## [Data shown]
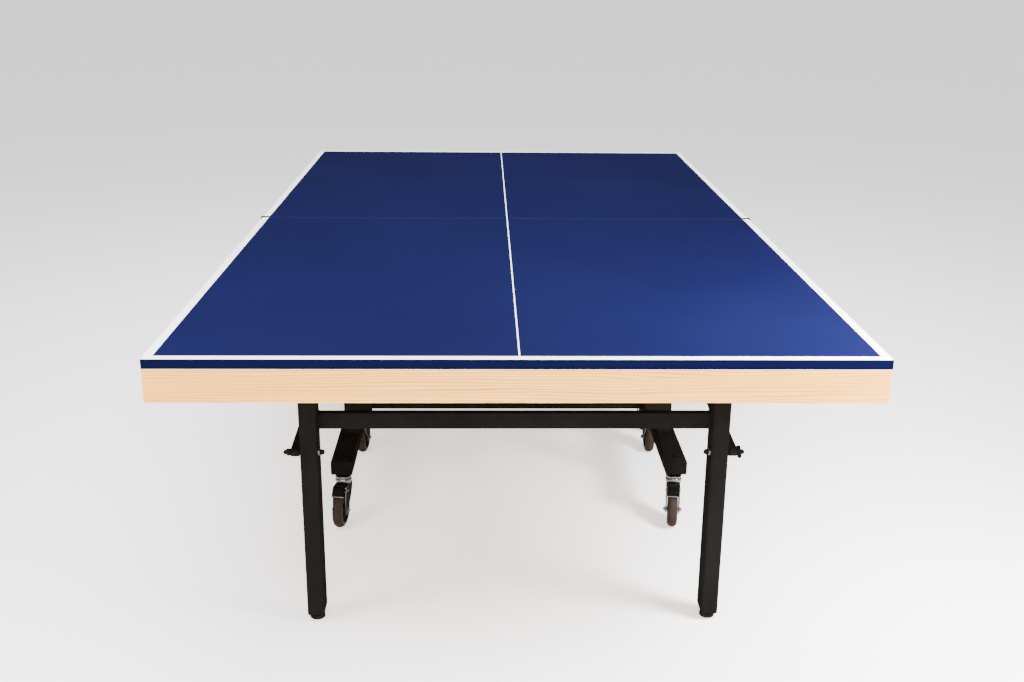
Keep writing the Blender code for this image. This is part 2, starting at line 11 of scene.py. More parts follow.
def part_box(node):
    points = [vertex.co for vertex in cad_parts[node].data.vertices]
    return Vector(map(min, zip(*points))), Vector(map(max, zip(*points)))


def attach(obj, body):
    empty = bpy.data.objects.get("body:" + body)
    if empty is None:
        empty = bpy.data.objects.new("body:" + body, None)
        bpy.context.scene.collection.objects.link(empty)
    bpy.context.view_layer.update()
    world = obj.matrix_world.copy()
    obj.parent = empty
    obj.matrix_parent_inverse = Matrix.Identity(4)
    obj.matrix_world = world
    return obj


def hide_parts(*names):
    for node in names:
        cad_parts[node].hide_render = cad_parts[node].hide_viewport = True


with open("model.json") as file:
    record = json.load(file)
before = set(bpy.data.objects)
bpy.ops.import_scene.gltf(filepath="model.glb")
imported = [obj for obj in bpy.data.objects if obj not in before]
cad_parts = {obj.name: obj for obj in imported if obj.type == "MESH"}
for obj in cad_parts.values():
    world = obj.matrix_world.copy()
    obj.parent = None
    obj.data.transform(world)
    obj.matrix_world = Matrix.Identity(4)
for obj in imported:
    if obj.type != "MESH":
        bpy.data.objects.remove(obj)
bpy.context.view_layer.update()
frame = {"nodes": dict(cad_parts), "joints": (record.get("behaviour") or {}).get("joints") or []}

## [Requirements]
Give back each line above precisely as it stands.

## [Solution to this exercise]
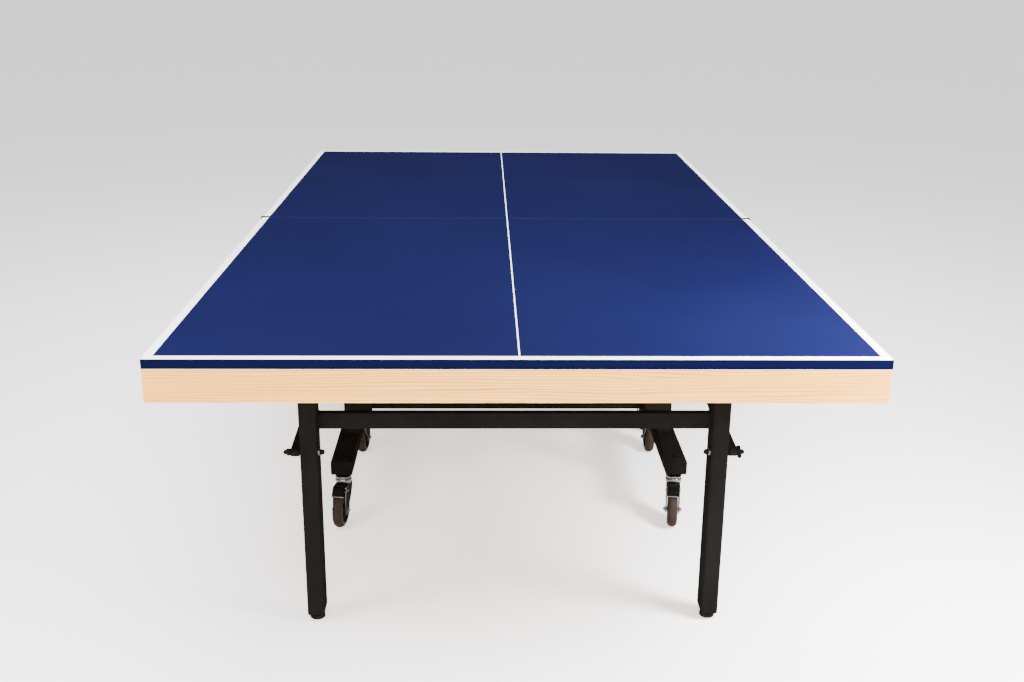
Keep writing the Blender code for this image. This is part 2, starting at line 11 of scene.py. More parts follow.
def part_box(node):
    points = [vertex.co for vertex in cad_parts[node].data.vertices]
    return Vector(map(min, zip(*points))), Vector(map(max, zip(*points)))


def attach(obj, body):
    empty = bpy.data.objects.get("body:" + body)
    if empty is None:
        empty = bpy.data.objects.new("body:" + body, None)
        bpy.context.scene.collection.objects.link(empty)
    bpy.context.view_layer.update()
    world = obj.matrix_world.copy()
    obj.parent = empty
    obj.matrix_parent_inverse = Matrix.Identity(4)
    obj.matrix_world = world
    return obj


def hide_parts(*names):
    for node in names:
        cad_parts[node].hide_render = cad_parts[node].hide_viewport = True


with open("model.json") as file:
    record = json.load(file)
before = set(bpy.data.objects)
bpy.ops.import_scene.gltf(filepath="model.glb")
imported = [obj for obj in bpy.data.objects if obj not in before]
cad_parts = {obj.name: obj for obj in imported if obj.type == "MESH"}
for obj in cad_parts.values():
    world = obj.matrix_world.copy()
    obj.parent = None
    obj.data.transform(world)
    obj.matrix_world = Matrix.Identity(4)
for obj in imported:
    if obj.type != "MESH":
        bpy.data.objects.remove(obj)
bpy.context.view_layer.update()
frame = {"nodes": dict(cad_parts), "joints": (record.get("behaviour") or {}).get("joints") or []}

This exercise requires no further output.